GIVEN REQUEST: Reproduce, please, only the lines from the first line below to the line containing "pocket_low = Z_HINGE", inclusive.

══ COLLECTED MATERIAL

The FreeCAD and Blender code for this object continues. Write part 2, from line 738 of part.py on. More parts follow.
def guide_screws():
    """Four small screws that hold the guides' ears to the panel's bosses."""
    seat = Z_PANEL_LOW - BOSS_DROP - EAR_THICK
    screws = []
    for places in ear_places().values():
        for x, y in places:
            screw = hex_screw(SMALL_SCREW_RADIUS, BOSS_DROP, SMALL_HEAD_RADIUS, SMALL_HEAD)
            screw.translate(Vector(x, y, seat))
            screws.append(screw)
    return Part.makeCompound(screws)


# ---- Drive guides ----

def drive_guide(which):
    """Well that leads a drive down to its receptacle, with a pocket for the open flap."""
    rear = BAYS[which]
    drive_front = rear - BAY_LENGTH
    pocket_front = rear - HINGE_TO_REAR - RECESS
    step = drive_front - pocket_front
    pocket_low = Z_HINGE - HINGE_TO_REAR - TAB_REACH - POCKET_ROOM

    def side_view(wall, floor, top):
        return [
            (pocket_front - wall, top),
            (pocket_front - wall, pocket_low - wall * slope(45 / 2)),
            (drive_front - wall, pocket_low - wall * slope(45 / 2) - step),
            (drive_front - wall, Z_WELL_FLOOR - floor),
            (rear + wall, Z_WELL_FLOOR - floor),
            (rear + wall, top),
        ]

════

WRITTEN SOLUTION:
The FreeCAD and Blender code for this object continues. Write part 2, from line 738 of part.py on. More parts follow.
def guide_screws():
    """Four small screws that hold the guides' ears to the panel's bosses."""
    seat = Z_PANEL_LOW - BOSS_DROP - EAR_THICK
    screws = []
    for places in ear_places().values():
        for x, y in places:
            screw = hex_screw(SMALL_SCREW_RADIUS, BOSS_DROP, SMALL_HEAD_RADIUS, SMALL_HEAD)
            screw.translate(Vector(x, y, seat))
            screws.append(screw)
    return Part.makeCompound(screws)


# ---- Drive guides ----

def drive_guide(which):
    """Well that leads a drive down to its receptacle, with a pocket for the open flap."""
    rear = BAYS[which]
    drive_front = rear - BAY_LENGTH
    pocket_front = rear - HINGE_TO_REAR - RECESS
    step = drive_front - pocket_front
    pocket_low = Z_HINGE - HINGE_TO_REAR - TAB_REACH - POCKET_ROOM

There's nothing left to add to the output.